L’ipnosi elettronica dei KVB: Un viaggio tra luce, ombra e suono
In un 2024 in cui le esperienze live cercano costantemente nuovi modi per avvolgere il pubblico, i KVB continuano a rappresentare, pur senza inventarsi nulla di particolarmente nuovo ed elaborato, una discreta certezza nella loro capacità di trasformare il palco in un mondo sospeso tra passato e futuro. Il duo britannico, noto per la sua fusione di shoegaze, elettronica e post-punk, ha costruito nel corso degli anni un’identità scenica che va oltre il semplice concerto: il loro spettacolo è un’ipnosi audiovisiva, un luogo in cui i sensi si fondono e la realtà diventa malleabile.
La sala è buia, un nero denso e quasi palpabile. D’improvviso, una serie di fasci luminosi si accende, geometrie pulsanti che sembrano respirare a ritmo della musica. Le visual proiettate dietro al duo non sono semplici sfondi, ma un’estensione del loro suono: figure astratte, glitch digitali e frammenti di città lontane si sovrappongono in un fluire continuo, creando un’estetica che richiama tanto l’avanguardia cyberpunk quanto il minimalismo cinematografico. Le immagini si fratturano e si ricompongono, mentre la luce si riflette sulle superfici dei sintetizzatori e sulle sagome quasi statiche di Nicholas Wood e Kat Day, che, con pochi gesti misurati, governano il magma sonoro.

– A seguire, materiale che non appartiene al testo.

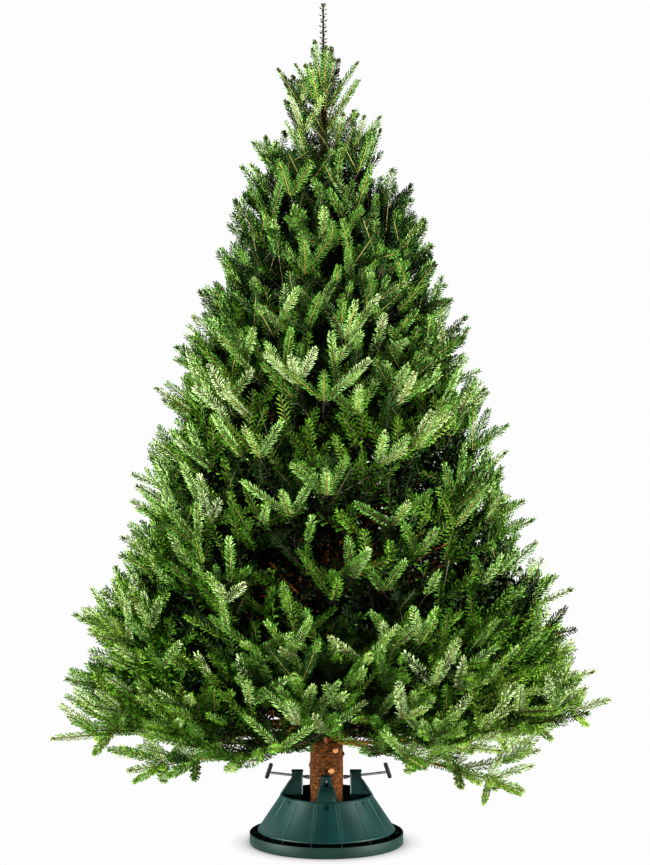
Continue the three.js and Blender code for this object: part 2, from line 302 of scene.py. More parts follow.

I suoni si propagano come onde: bassi profondi e vibranti che penetrano nello stomaco, riverberi che si allungano fino a sembrare infiniti e ritmiche sintetiche che scandiscono il tempo con un rigore quasi meccanico. Nonostante l’apparente freddezza del suono “sintetico”, c’è una palpabile energia umana che pulsa sotto la superficie. Il dialogo tra synth e chitarra, un tratto distintivo del duo, assume dal vivo un potere quasi rituale: la chitarra sferza l’aria con feedback che sfumano in echi lontani, mentre i sintetizzatori modellano un universo sonoro denso e malinconico.
Kat Day, dietro ai suoi strumenti e ai visual, è una presenza ieratica. La sua voce, eterea e distante, emerge talvolta come un sussurro, un richiamo spettrale che si dissolve nell’immensità del suono. I suoi visual agiscono come un ponte tra il pubblico e l’universo dei KVB: si alternano paesaggi urbani in bianco e nero, costellati di linee luminose, a sequenze caleidoscopiche che ricordano i lavori di artisti sperimentali come quelli della scuola berlinese. È come trovarsi di fronte a una pellicola che si consuma e si rigenera, una memoria visiva collettiva che si ripete, ma sempre con un dettaglio nuovo.
Il pubblico è quasi ipnotizzato, in un equilibrio perfetto tra contemplazione e movimento. I corpi oscillano lentamente sotto l’effetto della ritmica costante e ripetitiva, come trascinati da un’onda invisibile. I KVB non cercano il contatto diretto, non incoraggiano il caos: il loro live è un invito a perdersi in uno spazio interiore, a lasciarsi attraversare dalla loro combinazione di luce e suono.
Quando lo spettacolo termina, l’ultima immagine proiettata si dissolve lentamente come un residuo di memoria: un paesaggio alieno o una metropoli deserta, difficile dirlo con certezza. Il pubblico resta fermo ancora per un istante, come risvegliato da un lungo sogno a occhi aperti. I KVB, ancora una volta, hanno creato un’esperienza più che un concerto, una soglia verso un mondo parallelo dove le immagini e le note si distorcono al ritmo del loro suono senza tempo.